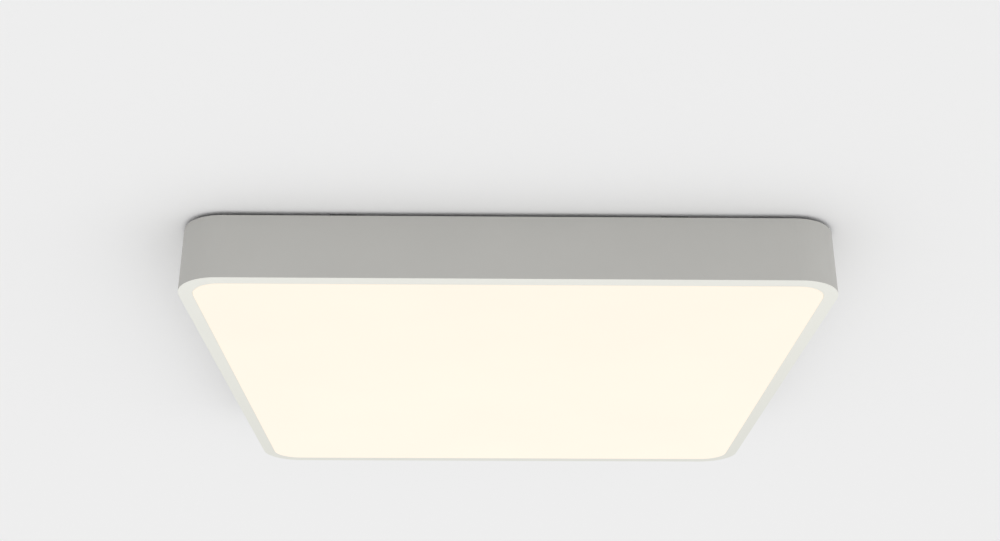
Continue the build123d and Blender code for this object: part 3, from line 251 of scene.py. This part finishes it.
──────
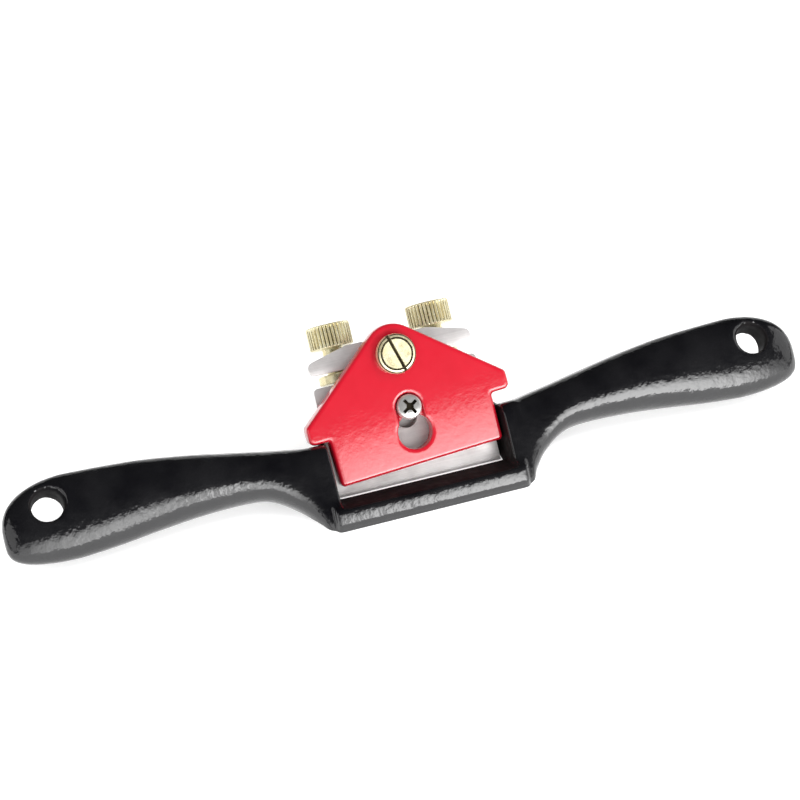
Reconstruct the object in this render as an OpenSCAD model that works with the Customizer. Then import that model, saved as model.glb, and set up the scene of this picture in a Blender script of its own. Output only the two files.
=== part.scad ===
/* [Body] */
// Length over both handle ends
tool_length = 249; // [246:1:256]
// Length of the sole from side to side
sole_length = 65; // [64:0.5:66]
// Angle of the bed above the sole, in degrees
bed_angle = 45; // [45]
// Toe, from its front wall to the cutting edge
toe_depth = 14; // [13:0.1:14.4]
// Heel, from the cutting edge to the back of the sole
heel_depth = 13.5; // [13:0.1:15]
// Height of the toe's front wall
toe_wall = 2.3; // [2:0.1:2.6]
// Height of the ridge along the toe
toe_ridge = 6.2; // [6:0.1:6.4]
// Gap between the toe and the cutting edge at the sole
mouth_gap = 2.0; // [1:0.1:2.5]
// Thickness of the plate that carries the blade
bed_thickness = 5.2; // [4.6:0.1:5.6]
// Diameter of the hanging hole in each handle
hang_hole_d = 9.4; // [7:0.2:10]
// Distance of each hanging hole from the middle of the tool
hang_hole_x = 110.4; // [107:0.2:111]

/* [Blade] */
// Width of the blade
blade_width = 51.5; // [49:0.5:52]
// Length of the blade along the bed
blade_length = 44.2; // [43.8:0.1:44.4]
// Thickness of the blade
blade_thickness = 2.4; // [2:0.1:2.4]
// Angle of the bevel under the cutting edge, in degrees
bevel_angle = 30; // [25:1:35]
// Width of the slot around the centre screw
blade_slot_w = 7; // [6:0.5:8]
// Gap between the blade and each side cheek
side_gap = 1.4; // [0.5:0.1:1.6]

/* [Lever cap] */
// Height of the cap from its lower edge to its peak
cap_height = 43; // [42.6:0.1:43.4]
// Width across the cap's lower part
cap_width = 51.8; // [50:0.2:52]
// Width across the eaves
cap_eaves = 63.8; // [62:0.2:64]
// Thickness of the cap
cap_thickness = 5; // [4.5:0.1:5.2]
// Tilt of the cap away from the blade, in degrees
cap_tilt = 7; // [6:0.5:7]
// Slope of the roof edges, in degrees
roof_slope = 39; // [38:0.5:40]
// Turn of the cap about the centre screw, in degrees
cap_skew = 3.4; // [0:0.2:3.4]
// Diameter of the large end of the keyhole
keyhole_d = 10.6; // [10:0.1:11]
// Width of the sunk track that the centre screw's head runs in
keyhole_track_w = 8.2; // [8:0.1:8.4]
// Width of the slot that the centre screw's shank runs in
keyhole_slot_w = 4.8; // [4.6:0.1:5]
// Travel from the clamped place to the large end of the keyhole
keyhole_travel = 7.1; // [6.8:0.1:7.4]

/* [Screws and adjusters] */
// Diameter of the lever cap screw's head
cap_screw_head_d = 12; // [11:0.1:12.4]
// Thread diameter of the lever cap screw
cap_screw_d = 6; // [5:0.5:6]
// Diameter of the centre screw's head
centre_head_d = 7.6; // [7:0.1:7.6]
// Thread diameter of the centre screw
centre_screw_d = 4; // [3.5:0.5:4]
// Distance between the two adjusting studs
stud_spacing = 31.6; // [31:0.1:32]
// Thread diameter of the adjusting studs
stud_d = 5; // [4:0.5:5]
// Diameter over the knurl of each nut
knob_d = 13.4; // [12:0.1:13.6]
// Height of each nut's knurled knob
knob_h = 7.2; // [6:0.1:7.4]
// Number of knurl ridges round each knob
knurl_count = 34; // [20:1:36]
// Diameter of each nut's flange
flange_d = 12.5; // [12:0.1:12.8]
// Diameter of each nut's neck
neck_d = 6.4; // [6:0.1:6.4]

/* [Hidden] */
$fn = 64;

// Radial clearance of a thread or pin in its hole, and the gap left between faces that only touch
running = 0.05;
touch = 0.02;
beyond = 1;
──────
* _Task to complete_
As listed above, the lines from the line with "Reconstruct the object" to the line with "hang_hole_x = 110.4; // [107:0.2:111]" are to be echoed exactly, with both ends included and nothing added.

* _The completed task_
Reconstruct the object in this render as an OpenSCAD model that works with the Customizer. Then import that model, saved as model.glb, and set up the scene of this picture in a Blender script of its own. Output only the two files.
=== part.scad ===
/* [Body] */
// Length over both handle ends
tool_length = 249; // [246:1:256]
// Length of the sole from side to side
sole_length = 65; // [64:0.5:66]
// Angle of the bed above the sole, in degrees
bed_angle = 45; // [45]
// Toe, from its front wall to the cutting edge
toe_depth = 14; // [13:0.1:14.4]
// Heel, from the cutting edge to the back of the sole
heel_depth = 13.5; // [13:0.1:15]
// Height of the toe's front wall
toe_wall = 2.3; // [2:0.1:2.6]
// Height of the ridge along the toe
toe_ridge = 6.2; // [6:0.1:6.4]
// Gap between the toe and the cutting edge at the sole
mouth_gap = 2.0; // [1:0.1:2.5]
// Thickness of the plate that carries the blade
bed_thickness = 5.2; // [4.6:0.1:5.6]
// Diameter of the hanging hole in each handle
hang_hole_d = 9.4; // [7:0.2:10]
// Distance of each hanging hole from the middle of the tool
hang_hole_x = 110.4; // [107:0.2:111]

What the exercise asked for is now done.